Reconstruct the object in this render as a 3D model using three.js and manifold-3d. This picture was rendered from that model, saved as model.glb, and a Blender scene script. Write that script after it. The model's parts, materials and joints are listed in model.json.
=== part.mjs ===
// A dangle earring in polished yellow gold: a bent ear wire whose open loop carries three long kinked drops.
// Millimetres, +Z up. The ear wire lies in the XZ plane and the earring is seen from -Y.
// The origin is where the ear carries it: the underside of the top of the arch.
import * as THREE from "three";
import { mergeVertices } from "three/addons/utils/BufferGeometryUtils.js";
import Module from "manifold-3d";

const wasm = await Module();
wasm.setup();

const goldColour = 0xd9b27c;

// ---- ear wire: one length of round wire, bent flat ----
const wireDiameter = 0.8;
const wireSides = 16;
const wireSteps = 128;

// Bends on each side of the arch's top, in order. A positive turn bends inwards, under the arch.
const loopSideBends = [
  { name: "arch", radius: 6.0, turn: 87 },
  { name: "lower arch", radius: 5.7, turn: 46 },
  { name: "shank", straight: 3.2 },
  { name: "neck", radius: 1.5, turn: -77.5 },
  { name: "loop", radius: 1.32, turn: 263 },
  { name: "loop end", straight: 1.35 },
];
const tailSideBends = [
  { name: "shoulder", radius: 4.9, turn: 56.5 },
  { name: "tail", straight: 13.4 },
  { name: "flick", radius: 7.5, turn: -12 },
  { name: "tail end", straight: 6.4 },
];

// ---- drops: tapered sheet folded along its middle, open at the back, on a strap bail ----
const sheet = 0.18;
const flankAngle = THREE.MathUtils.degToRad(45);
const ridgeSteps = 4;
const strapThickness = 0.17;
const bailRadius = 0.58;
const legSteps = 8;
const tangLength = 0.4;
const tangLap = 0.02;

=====

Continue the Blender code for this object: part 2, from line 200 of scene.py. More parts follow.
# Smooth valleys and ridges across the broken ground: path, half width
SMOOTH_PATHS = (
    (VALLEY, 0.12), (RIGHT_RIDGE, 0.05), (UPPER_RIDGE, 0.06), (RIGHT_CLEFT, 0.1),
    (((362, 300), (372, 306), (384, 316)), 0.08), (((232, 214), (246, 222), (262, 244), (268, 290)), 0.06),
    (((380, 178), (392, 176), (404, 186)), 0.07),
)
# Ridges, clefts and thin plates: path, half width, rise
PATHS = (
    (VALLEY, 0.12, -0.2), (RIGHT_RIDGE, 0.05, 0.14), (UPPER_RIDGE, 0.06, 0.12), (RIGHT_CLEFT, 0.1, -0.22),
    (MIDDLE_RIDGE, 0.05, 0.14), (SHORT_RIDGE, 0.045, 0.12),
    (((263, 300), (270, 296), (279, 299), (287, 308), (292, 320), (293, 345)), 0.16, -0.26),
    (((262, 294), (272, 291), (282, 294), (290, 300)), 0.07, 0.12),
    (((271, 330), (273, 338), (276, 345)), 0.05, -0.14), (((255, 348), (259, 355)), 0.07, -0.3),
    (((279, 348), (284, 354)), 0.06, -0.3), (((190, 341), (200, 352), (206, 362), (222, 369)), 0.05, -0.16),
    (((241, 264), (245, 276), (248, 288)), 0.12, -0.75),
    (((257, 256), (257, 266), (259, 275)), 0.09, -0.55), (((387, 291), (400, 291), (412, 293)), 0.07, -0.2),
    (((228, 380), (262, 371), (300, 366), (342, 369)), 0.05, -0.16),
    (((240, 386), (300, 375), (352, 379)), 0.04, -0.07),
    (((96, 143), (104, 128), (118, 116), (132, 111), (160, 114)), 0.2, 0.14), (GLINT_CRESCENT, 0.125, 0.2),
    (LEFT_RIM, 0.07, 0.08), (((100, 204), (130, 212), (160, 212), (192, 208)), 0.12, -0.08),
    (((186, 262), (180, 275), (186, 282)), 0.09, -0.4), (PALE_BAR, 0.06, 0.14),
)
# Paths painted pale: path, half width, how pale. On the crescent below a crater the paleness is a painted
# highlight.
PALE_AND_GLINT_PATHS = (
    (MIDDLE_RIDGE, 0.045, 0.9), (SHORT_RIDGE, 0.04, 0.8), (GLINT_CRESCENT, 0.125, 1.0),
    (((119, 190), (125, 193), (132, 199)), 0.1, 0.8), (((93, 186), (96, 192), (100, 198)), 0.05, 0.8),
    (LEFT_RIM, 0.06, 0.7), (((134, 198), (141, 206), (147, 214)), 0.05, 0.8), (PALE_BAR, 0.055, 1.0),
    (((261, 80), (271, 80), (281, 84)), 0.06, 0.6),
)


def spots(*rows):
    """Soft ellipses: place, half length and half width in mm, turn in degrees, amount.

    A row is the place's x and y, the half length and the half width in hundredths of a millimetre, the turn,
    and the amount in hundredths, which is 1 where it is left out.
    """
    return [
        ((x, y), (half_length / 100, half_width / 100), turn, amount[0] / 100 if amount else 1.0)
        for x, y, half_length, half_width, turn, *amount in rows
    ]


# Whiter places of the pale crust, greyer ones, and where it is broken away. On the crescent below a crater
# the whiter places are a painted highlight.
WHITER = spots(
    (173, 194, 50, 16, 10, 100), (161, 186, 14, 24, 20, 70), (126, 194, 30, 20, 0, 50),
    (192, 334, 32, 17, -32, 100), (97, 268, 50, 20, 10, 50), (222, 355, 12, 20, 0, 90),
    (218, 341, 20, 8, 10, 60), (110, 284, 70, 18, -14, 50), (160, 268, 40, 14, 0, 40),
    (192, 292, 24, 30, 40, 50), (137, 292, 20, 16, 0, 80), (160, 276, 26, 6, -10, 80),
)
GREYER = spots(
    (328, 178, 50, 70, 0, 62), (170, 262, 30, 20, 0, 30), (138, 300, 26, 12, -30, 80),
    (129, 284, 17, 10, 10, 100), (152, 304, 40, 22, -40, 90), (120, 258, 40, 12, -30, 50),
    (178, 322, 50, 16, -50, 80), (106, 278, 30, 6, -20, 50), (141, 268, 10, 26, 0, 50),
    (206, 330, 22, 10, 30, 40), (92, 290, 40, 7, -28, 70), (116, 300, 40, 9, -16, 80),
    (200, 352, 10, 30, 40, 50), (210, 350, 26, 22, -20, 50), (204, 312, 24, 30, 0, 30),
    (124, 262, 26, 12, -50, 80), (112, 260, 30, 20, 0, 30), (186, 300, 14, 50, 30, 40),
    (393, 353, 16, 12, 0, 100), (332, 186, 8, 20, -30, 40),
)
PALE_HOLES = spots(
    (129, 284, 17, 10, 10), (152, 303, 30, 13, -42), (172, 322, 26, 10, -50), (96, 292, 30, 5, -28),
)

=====

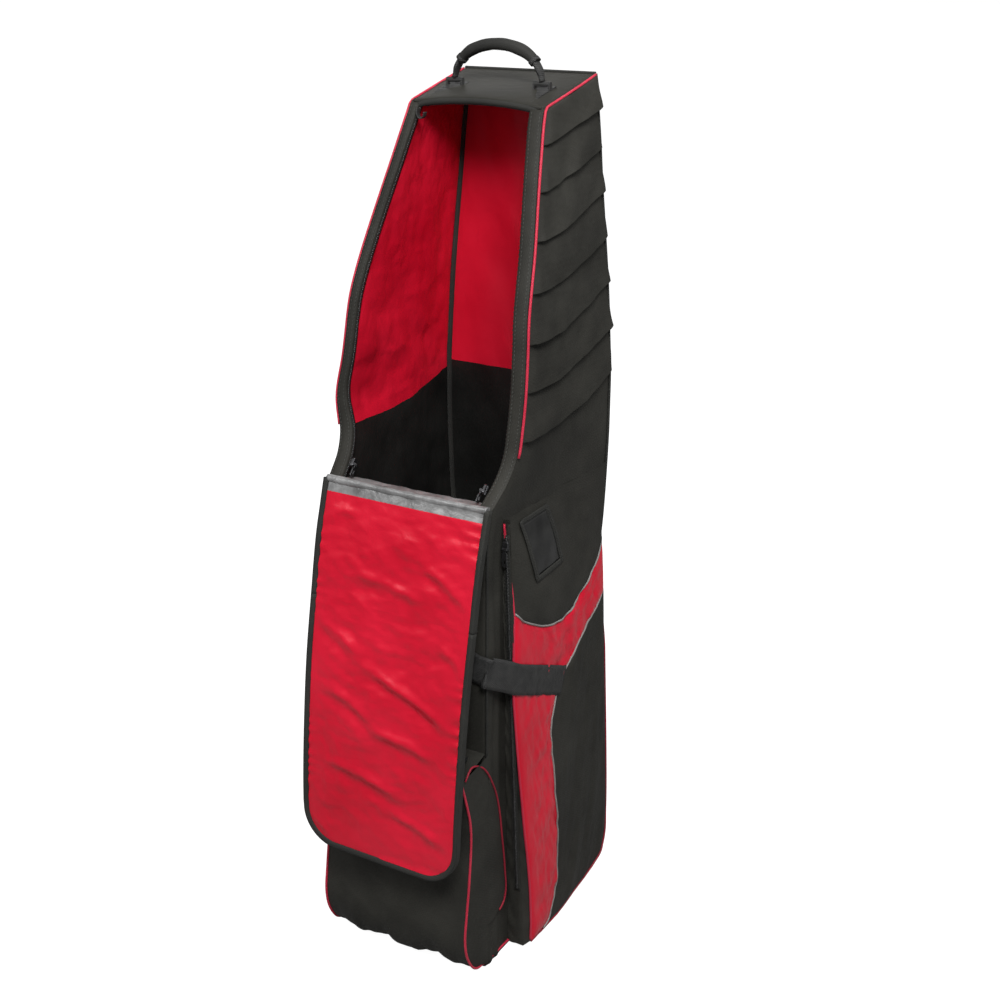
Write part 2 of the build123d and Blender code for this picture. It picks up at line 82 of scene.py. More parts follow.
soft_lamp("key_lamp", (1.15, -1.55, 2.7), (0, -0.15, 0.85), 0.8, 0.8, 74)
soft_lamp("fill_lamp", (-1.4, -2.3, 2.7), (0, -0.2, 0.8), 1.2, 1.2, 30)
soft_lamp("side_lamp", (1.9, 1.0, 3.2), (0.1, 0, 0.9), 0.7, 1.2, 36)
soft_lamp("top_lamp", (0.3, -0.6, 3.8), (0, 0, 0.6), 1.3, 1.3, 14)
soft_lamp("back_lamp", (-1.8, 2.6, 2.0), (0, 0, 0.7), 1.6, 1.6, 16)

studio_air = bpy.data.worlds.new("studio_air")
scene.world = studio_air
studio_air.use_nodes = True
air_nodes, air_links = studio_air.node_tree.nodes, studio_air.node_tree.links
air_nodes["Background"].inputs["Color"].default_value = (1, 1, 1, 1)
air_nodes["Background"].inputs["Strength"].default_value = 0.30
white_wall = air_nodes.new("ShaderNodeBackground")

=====

**Task description**
Write out, from the lines above, only those from the line with "Reconstruct the object" to the line with "const wireSteps = 128;", exactly as given, including the first and the last.

**Finished answer**
Reconstruct the object in this render as a 3D model using three.js and manifold-3d. This picture was rendered from that model, saved as model.glb, and a Blender scene script. Write that script after it. The model's parts, materials and joints are listed in model.json.
=== part.mjs ===
// A dangle earring in polished yellow gold: a bent ear wire whose open loop carries three long kinked drops.
// Millimetres, +Z up. The ear wire lies in the XZ plane and the earring is seen from -Y.
// The origin is where the ear carries it: the underside of the top of the arch.
import * as THREE from "three";
import { mergeVertices } from "three/addons/utils/BufferGeometryUtils.js";
import Module from "manifold-3d";

const wasm = await Module();
wasm.setup();

const goldColour = 0xd9b27c;

// ---- ear wire: one length of round wire, bent flat ----
const wireDiameter = 0.8;
const wireSides = 16;
const wireSteps = 128;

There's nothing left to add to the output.